◆ **Task**: The listing must be reproduced in full, exactly as it stands.

◆ **Data for processing**:

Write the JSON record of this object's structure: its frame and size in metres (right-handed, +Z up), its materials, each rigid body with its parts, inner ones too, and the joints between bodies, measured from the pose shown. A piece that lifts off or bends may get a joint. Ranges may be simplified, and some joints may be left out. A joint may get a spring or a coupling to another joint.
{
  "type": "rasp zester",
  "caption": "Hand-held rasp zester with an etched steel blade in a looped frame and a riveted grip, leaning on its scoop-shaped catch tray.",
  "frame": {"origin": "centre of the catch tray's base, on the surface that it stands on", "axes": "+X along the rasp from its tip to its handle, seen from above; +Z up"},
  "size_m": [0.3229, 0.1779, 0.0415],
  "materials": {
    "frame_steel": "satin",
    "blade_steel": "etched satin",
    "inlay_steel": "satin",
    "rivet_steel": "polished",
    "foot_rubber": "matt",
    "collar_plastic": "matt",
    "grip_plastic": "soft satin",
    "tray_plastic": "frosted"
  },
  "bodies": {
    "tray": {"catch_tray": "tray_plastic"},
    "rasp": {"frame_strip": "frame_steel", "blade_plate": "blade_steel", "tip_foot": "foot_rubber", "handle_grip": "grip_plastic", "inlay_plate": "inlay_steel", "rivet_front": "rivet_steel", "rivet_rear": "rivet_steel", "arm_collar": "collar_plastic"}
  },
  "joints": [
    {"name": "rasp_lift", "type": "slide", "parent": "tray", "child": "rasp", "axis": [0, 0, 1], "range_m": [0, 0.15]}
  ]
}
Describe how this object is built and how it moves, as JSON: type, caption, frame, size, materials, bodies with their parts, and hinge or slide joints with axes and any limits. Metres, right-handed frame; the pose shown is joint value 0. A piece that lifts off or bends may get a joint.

◆ **Solution below**:
Write the JSON record of this object's structure: its frame and size in metres (right-handed, +Z up), its materials, each rigid body with its parts, inner ones too, and the joints between bodies, measured from the pose shown. A piece that lifts off or bends may get a joint. Ranges may be simplified, and some joints may be left out. A joint may get a spring or a coupling to another joint.
{
  "type": "rasp zester",
  "caption": "Hand-held rasp zester with an etched steel blade in a looped frame and a riveted grip, leaning on its scoop-shaped catch tray.",
  "frame": {"origin": "centre of the catch tray's base, on the surface that it stands on", "axes": "+X along the rasp from its tip to its handle, seen from above; +Z up"},
  "size_m": [0.3229, 0.1779, 0.0415],
  "materials": {
    "frame_steel": "satin",
    "blade_steel": "etched satin",
    "inlay_steel": "satin",
    "rivet_steel": "polished",
    "foot_rubber": "matt",
    "collar_plastic": "matt",
    "grip_plastic": "soft satin",
    "tray_plastic": "frosted"
  },
  "bodies": {
    "tray": {"catch_tray": "tray_plastic"},
    "rasp": {"frame_strip": "frame_steel", "blade_plate": "blade_steel", "tip_foot": "foot_rubber", "handle_grip": "grip_plastic", "inlay_plate": "inlay_steel", "rivet_front": "rivet_steel", "rivet_rear": "rivet_steel", "arm_collar": "collar_plastic"}
  },
  "joints": [
    {"name": "rasp_lift", "type": "slide", "parent": "tray", "child": "rasp", "axis": [0, 0, 1], "range_m": [0, 0.15]}
  ]
}
Describe how this object is built and how it moves, as JSON: type, caption, frame, size, materials, bodies with their parts, and hinge or slide joints with axes and any limits. Metres, right-handed frame; the pose shown is joint value 0. A piece that lifts off or bends may get a joint.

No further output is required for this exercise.